[net.micro] Keyboards and Colecos.

GUMBY%MIT-OZ%mit-mc@sri-unix.UUCP (06/17/83)

From:  David Vinayak Wallace <GUMBY%MIT-OZ@mit-mc>

    Date: Thursday, 16 June 1983  13:43-EDT
    From: MBF at cmu-cs-c

	  What's your favorite keyboard?  Why?

Well, for me the most important comsideration is the actual feel of
the keys.  The best I ever found was a highly mechanical one made by
MIcrokswitch for a company I worked for a few years ago.  Each key had
a nice solid barely-audible "click," which helped me to tell when I
had actually hit a key.  It was also easy on the fingers.  Too hard,
and your fingertips bang on the baseplate.  Too hard and the finger
muscles get tired (and you get tendonitis!).  You also aren't sure
whether a character is actually sent or not.  The closest I've come to
those microswitch keyboards is a cortron keyboard I found in the
surplus market.  I've never found a good keyboard on a microcomputer
or on a cheap (<2k) terminal.

One of their problems is that they use flexible bases to mount the
keyboard.  That meand the whole board flexes with a keystroke.  The
next worst cronic problem is the lack of "sculpting" to the keyboard
-- the keys form a flat plane.  The apple is a prime offender of this
one. The third is having too short a key travel distance -- the h19
and this horrible aaa I'm now using both have this unpleasantness.
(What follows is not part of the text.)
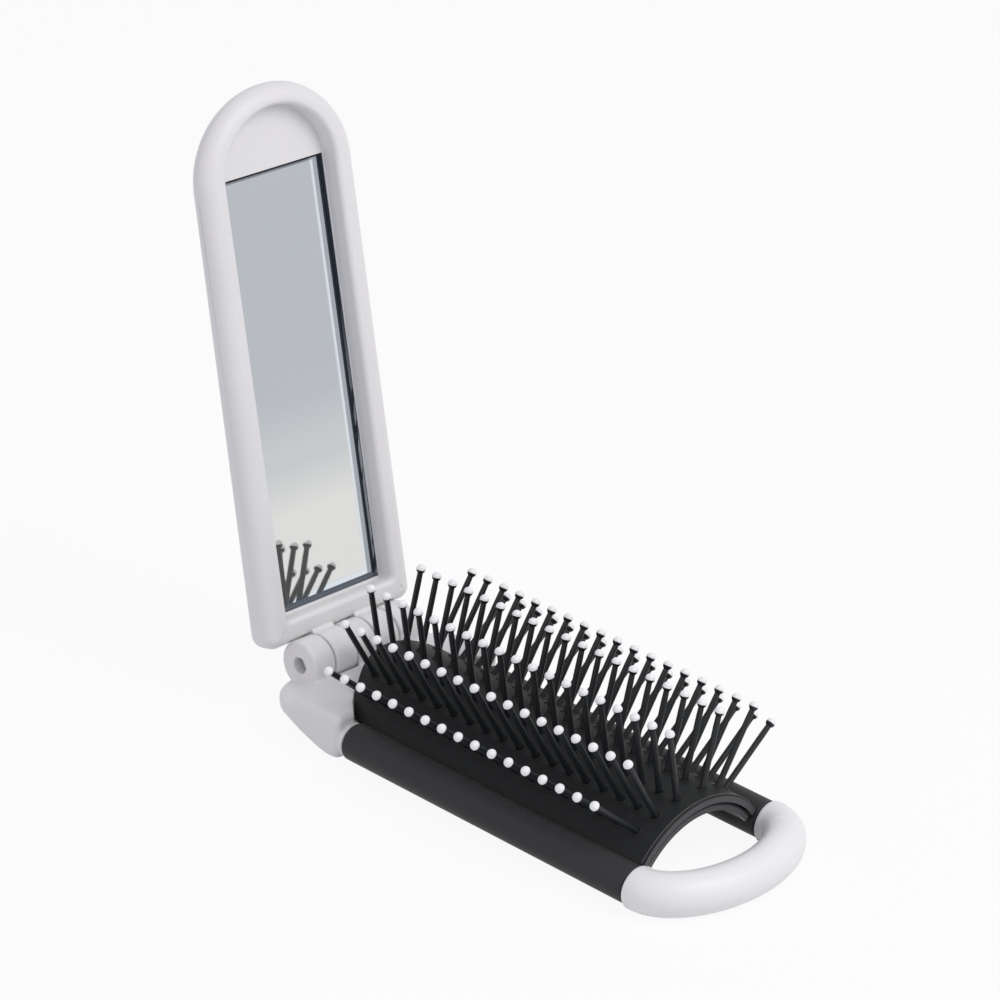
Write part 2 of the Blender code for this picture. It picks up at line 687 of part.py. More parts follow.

    	On another issue, the bits and pieces I've picked up on the new,
    $600 Coleco machine are that it is basically an in-house design - no big
    OEM subsystems - with lots of shared components and bare-bones engineering
    (read "economizing", not necessarily "cheap").  My personal opinion is
    that it won't be a serious contender in the under-$1000 pc/hc market, largely
    due to a serious case of the Commodore-itis: hardware and software engineering
    executed by a technical group seemingly devoid of experience with serious
    computers.  Admittedly, all of the machines in this price category have
    varying degrees of congenital head injury, but some, like the Ataris and
    to some degree the TI, show at least a measure of integrated systems
    engineering as if they were designed by people who wanted to be proud
    of their efforts.  But this is a religious issue...and unfortunately,
    clever marketing plays entirely too much a part in successfully selling
    large quantities of incompletely designed microcomputer systems (and
    everything else, for that matter).

I don't see why the coleco should not do well, even by your reasoning.
The entire machine was made by a competent team and seems integrated
well -- MUCH better than either atari or ti.  It seems the least
"incompletely designed" machine on the market!